Scenario conservativo vs accelerato: Gli analisti ipotizzano due traiettorie. Nello scenario conservativo, al 2035 circoleranno 8,6 milioni di veicoli elettrici in Italia. In quello accelerato, 10,4 milioni. La differenza? Politiche industriali coraggiose, incentivi strutturali, infrastrutture pronte. Al momento siamo moooolto più vicini al primo scenario che al secondo.
La Cina ride, l’Europa trema
Sullo sfondo di questo dibattito c’è un attore ingombrante: la Cina. Mentre l’Europa discute se ammettere o no gli e-fuel, Pechino ha già vinto la partita industriale delle auto elettriche. BYD e CATL controllano oltre il 55% del mercato globale delle batterie. I costruttori cinesi sfornano modelli elettrici a prezzi che i brand europei possono solo sognare.
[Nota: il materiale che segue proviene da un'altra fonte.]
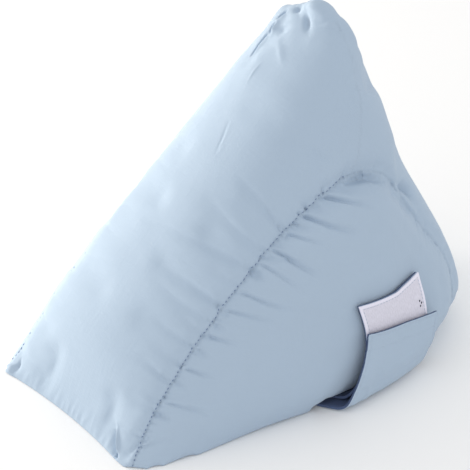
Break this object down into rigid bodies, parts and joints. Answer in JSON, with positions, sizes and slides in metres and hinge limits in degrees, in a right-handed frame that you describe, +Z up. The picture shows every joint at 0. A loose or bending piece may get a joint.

E quando l’UE ha provato a difendersi con dazi antidumping, la Cina ha minacciato ritorsioni sui veicoli a grande cilindrata tedeschi. Risultato? Bruxelles tentenna, Berlino frena, l’industria europea perde quote di mercato.
Il riciclo delle batterie, che dovrebbe abbattere i costi e le emissioni iniziali dei veicoli elettrici, è ancora agli inizi. Le tecnologie ci sono, ma la scala industriale no. Nel frattempo i consumatori europei guardano ai modelli cinesi, più economici e spesso più tecnologici. Il paradosso è che la transizione verso le auto elettriche 2035 rischia di trasformarsi in un regalo all’industria asiatica, con i marchi storici europei relegati a produttori di nicchia per ricchi nostalgici.
Approfondisci
Ti interessa capire come funziona davvero la mobilità sostenibile? Leggi anche come il riciclo delle batterie sta cambiando le carte in tavola. Oppure scopri l’innovazione di Stanford che taglia i costi delle batterie del 40%.
La partita delle auto elettriche 2035 si gioca su tre tavoli: tecnologia (batterie migliori, ricarica rapida), politica (incentivi credibili, infrastrutture pronte) e geopolitica (non perdere il treno industriale cinese). Per ora l’Europa sembra giocare su tutti e tre con le carte sbagliate. Forse perché il mazzo lo ha mischiato qualcun altro.